- STATED TASK:
Return only the stretch of the material below that begins with the line containing "const glandTop = boxBottom" and ends with the line containing "zip(*points))), Vector(map(max, zip(*points)))", exactly; both of those lines belong to it.

- SUPPLIED DATA:
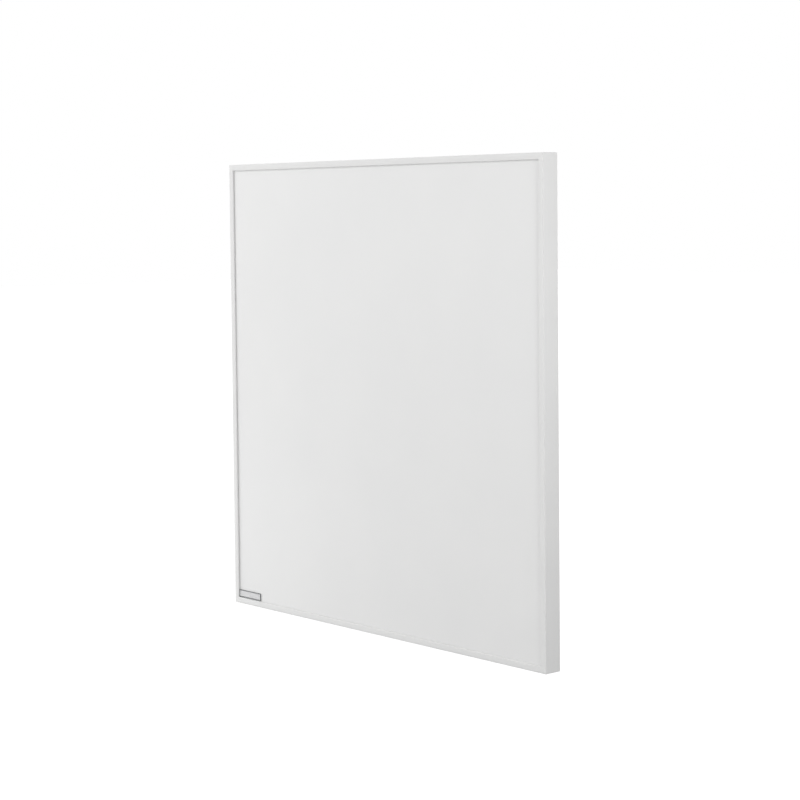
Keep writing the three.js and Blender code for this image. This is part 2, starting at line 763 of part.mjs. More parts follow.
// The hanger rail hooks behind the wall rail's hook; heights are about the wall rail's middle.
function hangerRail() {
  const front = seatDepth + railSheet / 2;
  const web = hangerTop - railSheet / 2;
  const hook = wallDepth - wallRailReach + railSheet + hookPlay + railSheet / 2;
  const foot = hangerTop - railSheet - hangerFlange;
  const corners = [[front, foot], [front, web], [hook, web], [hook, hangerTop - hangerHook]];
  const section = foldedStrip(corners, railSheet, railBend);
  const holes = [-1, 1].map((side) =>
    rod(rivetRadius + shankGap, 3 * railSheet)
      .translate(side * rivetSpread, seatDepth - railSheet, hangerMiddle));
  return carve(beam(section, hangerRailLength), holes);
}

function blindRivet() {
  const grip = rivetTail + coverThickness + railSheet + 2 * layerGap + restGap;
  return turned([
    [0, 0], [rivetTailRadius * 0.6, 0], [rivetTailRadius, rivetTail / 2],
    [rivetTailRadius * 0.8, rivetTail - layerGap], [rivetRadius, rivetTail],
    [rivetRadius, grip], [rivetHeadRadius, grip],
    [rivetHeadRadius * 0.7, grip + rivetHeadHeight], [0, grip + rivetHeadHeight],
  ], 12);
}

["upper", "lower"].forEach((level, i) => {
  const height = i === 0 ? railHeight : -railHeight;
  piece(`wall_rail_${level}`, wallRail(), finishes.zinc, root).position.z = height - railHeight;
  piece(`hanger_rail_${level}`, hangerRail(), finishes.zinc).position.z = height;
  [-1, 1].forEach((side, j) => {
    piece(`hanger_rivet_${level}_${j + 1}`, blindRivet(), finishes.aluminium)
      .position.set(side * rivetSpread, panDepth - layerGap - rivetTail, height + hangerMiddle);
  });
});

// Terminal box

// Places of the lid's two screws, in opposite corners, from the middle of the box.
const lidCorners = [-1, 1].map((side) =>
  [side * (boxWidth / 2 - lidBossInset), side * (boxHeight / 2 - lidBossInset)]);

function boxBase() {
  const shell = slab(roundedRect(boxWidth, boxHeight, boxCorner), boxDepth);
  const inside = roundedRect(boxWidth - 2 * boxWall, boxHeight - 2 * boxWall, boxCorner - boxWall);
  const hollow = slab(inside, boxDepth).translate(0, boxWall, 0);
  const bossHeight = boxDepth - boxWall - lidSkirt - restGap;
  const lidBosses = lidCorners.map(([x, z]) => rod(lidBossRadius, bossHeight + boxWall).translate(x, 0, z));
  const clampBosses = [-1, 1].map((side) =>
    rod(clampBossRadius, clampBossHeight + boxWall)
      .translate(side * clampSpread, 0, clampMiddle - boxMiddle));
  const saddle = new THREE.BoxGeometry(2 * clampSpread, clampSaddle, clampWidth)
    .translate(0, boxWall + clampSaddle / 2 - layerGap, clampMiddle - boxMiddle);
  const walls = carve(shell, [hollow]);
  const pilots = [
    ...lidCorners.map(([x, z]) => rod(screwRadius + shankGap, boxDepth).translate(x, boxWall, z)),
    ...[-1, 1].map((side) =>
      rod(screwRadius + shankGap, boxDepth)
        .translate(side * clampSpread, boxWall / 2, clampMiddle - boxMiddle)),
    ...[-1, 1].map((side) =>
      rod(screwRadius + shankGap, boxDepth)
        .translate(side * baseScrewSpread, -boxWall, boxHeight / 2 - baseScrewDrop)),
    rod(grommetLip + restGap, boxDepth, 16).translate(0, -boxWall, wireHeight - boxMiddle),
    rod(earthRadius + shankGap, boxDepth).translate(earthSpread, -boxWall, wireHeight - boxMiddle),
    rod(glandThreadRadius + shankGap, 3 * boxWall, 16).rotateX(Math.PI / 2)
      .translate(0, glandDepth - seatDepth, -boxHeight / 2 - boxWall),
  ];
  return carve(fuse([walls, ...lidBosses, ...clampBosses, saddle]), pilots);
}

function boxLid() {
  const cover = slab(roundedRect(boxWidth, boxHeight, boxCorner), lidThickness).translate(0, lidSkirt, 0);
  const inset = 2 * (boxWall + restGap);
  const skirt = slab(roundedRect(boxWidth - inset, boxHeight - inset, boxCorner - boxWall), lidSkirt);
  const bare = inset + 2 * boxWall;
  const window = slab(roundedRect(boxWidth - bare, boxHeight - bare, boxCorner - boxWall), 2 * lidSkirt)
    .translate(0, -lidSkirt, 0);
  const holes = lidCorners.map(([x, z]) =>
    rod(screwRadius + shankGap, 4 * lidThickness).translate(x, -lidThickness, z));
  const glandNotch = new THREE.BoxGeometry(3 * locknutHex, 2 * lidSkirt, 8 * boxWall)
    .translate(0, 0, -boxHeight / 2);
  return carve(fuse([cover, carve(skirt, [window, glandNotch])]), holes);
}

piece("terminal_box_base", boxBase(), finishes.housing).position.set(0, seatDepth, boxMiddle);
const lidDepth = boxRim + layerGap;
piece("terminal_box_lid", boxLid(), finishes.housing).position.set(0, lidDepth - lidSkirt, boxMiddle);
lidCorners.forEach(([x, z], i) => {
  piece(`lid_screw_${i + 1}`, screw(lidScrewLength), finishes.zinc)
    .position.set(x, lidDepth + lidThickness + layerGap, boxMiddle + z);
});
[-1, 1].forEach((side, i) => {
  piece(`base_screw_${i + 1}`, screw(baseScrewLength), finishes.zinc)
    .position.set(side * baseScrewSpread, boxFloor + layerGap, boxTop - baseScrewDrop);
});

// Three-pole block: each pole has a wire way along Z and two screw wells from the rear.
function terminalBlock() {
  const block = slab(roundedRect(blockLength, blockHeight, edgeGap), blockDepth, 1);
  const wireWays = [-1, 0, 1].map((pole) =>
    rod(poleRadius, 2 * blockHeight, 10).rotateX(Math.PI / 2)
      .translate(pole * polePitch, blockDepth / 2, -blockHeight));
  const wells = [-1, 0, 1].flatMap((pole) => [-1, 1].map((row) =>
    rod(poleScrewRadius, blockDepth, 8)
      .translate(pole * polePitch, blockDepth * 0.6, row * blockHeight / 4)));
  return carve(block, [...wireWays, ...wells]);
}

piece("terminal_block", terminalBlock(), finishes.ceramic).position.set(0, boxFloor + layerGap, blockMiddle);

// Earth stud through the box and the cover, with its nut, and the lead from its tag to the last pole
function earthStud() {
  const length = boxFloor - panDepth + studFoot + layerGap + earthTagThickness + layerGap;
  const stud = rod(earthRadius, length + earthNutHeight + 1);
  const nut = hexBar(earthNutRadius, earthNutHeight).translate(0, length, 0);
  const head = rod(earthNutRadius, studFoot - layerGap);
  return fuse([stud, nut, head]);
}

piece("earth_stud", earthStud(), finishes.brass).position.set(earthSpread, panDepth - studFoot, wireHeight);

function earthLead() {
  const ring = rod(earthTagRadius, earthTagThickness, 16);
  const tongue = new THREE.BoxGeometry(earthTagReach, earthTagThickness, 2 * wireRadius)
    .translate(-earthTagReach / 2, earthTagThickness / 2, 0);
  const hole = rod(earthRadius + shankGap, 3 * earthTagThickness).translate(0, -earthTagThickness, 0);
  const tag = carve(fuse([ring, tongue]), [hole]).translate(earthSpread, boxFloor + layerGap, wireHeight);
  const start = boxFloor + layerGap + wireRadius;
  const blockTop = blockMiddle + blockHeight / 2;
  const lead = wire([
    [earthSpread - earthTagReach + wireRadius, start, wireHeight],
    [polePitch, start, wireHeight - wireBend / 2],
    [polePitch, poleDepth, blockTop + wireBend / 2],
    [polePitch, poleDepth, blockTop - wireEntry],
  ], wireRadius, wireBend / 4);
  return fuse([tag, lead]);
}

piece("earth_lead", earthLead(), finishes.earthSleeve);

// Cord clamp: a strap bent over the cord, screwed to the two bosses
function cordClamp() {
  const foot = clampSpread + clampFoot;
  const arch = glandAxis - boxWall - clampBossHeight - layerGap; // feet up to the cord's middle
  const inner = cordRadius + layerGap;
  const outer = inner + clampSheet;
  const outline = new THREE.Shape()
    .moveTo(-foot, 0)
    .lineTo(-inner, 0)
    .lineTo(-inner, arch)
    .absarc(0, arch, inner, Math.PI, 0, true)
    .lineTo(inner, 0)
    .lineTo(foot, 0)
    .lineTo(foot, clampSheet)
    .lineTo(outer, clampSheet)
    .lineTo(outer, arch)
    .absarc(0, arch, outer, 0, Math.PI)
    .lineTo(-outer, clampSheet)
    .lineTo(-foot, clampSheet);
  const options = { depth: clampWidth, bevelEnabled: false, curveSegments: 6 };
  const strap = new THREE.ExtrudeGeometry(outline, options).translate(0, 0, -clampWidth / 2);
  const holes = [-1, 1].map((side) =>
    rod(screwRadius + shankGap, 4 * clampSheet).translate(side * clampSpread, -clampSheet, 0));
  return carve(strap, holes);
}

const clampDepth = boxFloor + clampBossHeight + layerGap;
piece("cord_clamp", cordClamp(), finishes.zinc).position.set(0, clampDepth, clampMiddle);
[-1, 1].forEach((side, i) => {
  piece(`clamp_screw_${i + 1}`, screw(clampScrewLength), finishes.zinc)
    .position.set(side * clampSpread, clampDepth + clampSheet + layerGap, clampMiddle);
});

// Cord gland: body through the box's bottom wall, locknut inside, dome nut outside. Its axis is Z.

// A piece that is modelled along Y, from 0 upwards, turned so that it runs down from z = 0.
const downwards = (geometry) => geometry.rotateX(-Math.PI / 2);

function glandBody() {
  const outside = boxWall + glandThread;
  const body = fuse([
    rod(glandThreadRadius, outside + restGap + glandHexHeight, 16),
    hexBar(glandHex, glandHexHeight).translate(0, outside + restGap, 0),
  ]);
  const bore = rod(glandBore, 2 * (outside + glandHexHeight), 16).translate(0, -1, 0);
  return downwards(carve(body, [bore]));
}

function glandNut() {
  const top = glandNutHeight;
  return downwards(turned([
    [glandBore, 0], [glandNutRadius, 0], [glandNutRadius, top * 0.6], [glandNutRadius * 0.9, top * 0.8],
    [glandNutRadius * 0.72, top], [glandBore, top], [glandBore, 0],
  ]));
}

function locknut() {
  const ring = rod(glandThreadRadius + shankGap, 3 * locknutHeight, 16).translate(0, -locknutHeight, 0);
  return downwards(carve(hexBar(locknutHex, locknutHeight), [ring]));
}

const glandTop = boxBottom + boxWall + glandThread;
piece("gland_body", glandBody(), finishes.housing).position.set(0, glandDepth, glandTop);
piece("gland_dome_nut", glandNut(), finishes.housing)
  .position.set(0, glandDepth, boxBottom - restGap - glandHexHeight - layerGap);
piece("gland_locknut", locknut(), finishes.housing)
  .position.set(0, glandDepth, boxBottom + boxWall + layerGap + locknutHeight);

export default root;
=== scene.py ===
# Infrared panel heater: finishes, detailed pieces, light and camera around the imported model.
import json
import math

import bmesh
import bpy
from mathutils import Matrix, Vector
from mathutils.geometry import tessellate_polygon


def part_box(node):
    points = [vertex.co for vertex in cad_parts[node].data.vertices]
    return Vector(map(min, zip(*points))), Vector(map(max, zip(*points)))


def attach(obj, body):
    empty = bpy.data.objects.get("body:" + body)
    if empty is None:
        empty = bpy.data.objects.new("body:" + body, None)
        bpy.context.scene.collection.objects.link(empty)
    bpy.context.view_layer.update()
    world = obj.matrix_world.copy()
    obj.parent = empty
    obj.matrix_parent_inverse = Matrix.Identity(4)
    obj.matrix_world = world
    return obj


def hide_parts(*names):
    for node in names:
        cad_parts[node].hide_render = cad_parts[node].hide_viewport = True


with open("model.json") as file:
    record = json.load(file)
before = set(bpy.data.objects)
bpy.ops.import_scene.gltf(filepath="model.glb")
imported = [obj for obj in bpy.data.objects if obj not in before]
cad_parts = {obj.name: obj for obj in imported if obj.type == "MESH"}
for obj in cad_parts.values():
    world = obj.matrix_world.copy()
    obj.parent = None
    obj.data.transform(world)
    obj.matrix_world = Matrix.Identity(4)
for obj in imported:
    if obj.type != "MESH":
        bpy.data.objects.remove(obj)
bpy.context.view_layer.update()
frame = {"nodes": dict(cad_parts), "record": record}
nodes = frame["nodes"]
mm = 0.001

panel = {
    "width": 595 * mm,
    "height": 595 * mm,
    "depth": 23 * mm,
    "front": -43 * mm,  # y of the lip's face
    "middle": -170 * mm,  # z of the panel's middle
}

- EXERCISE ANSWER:
const glandTop = boxBottom + boxWall + glandThread;
piece("gland_body", glandBody(), finishes.housing).position.set(0, glandDepth, glandTop);
piece("gland_dome_nut", glandNut(), finishes.housing)
  .position.set(0, glandDepth, boxBottom - restGap - glandHexHeight - layerGap);
piece("gland_locknut", locknut(), finishes.housing)
  .position.set(0, glandDepth, boxBottom + boxWall + layerGap + locknutHeight);

export default root;
=== scene.py ===
# Infrared panel heater: finishes, detailed pieces, light and camera around the imported model.
import json
import math

import bmesh
import bpy
from mathutils import Matrix, Vector
from mathutils.geometry import tessellate_polygon


def part_box(node):
    points = [vertex.co for vertex in cad_parts[node].data.vertices]
    return Vector(map(min, zip(*points))), Vector(map(max, zip(*points)))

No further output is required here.